The purpose of the trial is to demonstrate the use of Hydrogen Fuel Cell Vehicles (HFCV) on a commercial scale. This will also be the first for the Fast-Moving Consumer Goods (FMCG) industry. 

Under the agreement, Pure Hydrogen will receive $98,400 over the six month trial; then PepsiCo will have the option to lease the truck from the company. Should PepsiCo choose to lease the truck, it will need to pay a monthly rate of $10,554 over a seven-year term. 

On the other hand, if PepsiCo chooses not to keep the truck at the end of the trial, Pure Hydrogen can lease it to another company. 

Fuel cell vehicles using hydrogen: how does it work?

Fuel Cell Electric Vehicles (FCEVs) use electricity to run the electric motor via a fuel cell powered by hydrogen. Therefore, it doesn’t get electricity from just a battery. Most FCEVs use the battery to recapture the braking energy and provide more power during short acceleration. 

There are so many benefits to FCEVs. One is their performance, as they are very quiet and energy efficient. In addition, it’s widely available with major automakers offering them for sale or lease. The number of fuel cell vehicles is also increasing, resulting in stakeholders ensuring hydrogen is even more available today. 

Although a fuel cell vehicle costs more than conventional cars, most leasing packages are reasonable with several inclusions, such as service, maintenance, and fuel. With these included, owning an FCEV is an excellent alternative to petrol or diesel-fueled cars. 

Hydrogen technology

Electrolysers are responsible for hydrogen technology. It uses electricity to split water into hydrogen and oxygen with no greenhouse gases. Earlier this year, Australian researchers made a giant step forward to lift the efficiency of electrolysers, making green hydrogen even more competitive compared to fossil fuels as an energy source. 

Hyatt developed patented capillary-fed electrolysis cells at the University of Wollongong. This development allows electrolysis cells to achieve 95 per cent efficiency, reducing waste significantly. 

Although electrolysis has been around for two centuries, the challenge is reducing the cell’s electrical resistance. According to Gerry Swiegers, the chief technology officer of Hysata and UoW professor said, “What we did differently was just to start completely over and to think about it from a very high level. Everyone else was looking at improving materials or an existing design.”
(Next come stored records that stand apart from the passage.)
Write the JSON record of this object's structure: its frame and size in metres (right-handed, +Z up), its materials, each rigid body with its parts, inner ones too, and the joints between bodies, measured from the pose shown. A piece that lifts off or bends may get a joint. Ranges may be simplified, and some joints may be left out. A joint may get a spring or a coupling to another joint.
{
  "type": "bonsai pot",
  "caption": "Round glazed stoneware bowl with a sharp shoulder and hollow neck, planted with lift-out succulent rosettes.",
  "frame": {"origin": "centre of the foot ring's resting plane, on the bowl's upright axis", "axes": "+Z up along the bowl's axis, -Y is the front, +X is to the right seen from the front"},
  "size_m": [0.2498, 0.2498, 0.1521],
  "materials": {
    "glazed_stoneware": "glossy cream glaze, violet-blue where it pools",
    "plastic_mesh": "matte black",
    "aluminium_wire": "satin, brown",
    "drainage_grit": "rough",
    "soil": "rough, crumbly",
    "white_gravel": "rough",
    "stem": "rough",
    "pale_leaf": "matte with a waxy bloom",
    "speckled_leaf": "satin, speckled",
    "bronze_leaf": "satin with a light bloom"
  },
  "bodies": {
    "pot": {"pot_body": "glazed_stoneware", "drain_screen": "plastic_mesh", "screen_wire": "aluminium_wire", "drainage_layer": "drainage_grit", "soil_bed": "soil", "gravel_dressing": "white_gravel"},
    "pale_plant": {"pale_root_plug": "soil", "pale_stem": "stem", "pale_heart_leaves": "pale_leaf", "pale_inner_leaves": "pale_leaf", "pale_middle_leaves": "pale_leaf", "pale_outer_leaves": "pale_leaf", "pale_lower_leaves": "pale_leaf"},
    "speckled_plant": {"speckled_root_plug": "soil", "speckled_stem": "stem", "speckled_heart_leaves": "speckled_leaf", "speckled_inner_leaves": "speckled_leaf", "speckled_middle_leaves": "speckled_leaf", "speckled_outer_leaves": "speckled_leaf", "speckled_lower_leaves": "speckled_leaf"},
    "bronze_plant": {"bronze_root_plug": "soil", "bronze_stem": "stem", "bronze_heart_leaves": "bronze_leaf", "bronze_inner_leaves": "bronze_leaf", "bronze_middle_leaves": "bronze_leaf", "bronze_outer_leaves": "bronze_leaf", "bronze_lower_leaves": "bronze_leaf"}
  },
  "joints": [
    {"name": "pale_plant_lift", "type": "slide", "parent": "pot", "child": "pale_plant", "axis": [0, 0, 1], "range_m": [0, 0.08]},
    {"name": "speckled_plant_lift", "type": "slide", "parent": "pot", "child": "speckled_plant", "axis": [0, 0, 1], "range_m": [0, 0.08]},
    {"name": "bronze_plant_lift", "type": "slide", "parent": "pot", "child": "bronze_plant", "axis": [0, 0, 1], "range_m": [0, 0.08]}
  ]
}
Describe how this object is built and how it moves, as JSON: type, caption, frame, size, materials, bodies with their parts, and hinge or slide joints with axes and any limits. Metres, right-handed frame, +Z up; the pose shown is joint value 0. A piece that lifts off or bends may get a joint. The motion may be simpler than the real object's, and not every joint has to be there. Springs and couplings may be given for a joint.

They used materials that are readily available to create a thin member, similar to a sponge, that sucks the water up between two electrodes. 

With this, it can be helpful to Australia in building core electrolyser technology by establishing a plant that can produce one gigawatt of electrolysers a year. 

Currently, several hydrogen projects across Australia can bring more FECVs to the market.